## BEGIN Data provided
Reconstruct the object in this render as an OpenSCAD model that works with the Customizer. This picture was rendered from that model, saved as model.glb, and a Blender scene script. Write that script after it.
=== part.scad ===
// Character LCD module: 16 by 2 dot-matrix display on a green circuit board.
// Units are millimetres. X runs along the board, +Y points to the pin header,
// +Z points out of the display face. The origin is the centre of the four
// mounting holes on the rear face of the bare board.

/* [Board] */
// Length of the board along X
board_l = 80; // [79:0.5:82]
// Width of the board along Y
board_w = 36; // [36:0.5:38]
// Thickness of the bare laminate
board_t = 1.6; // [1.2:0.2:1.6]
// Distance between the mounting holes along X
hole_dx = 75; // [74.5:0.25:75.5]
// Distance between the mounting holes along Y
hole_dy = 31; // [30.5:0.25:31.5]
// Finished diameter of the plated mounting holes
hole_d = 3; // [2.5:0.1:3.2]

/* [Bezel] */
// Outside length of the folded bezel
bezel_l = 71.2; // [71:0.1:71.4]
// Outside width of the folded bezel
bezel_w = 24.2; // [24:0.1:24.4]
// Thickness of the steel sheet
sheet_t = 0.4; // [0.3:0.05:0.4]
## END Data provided
| Requirements |
Give an exact copy of all the data shown above.

| Solution for this problem |
Reconstruct the object in this render as an OpenSCAD model that works with the Customizer. This picture was rendered from that model, saved as model.glb, and a Blender scene script. Write that script after it.
=== part.scad ===
// Character LCD module: 16 by 2 dot-matrix display on a green circuit board.
// Units are millimetres. X runs along the board, +Y points to the pin header,
// +Z points out of the display face. The origin is the centre of the four
// mounting holes on the rear face of the bare board.

/* [Board] */
// Length of the board along X
board_l = 80; // [79:0.5:82]
// Width of the board along Y
board_w = 36; // [36:0.5:38]
// Thickness of the bare laminate
board_t = 1.6; // [1.2:0.2:1.6]
// Distance between the mounting holes along X
hole_dx = 75; // [74.5:0.25:75.5]
// Distance between the mounting holes along Y
hole_dy = 31; // [30.5:0.25:31.5]
// Finished diameter of the plated mounting holes
hole_d = 3; // [2.5:0.1:3.2]

/* [Bezel] */
// Outside length of the folded bezel
bezel_l = 71.2; // [71:0.1:71.4]
// Outside width of the folded bezel
bezel_w = 24.2; // [24:0.1:24.4]
// Thickness of the steel sheet
sheet_t = 0.4; // [0.3:0.05:0.4]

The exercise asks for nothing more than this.